**Task prompt**
Filter the entries that follow, copying every line in which the word "Blender" appears.

[Raw records]
• • • • • • •

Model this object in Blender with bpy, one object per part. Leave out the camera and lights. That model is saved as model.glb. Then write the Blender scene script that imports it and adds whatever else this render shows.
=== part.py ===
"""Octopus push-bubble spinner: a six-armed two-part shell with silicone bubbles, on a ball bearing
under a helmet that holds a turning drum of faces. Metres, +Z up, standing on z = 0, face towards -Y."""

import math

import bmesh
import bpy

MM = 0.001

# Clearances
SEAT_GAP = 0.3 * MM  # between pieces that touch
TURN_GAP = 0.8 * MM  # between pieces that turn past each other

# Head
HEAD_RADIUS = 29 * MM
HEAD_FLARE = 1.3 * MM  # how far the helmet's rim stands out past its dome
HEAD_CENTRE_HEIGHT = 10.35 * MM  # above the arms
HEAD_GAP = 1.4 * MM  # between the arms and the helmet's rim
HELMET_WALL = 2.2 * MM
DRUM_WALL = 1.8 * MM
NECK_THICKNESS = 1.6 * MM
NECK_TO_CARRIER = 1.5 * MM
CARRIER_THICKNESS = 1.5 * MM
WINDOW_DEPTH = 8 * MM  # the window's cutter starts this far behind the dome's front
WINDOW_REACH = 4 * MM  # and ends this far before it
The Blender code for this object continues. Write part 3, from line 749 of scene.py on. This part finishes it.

• • • • • • •

**Result below**
Model this object in Blender with bpy, one object per part. Leave out the camera and lights. That model is saved as model.glb. Then write the Blender scene script that imports it and adds whatever else this render shows.
The Blender code for this object continues. Write part 3, from line 749 of scene.py on. This part finishes it.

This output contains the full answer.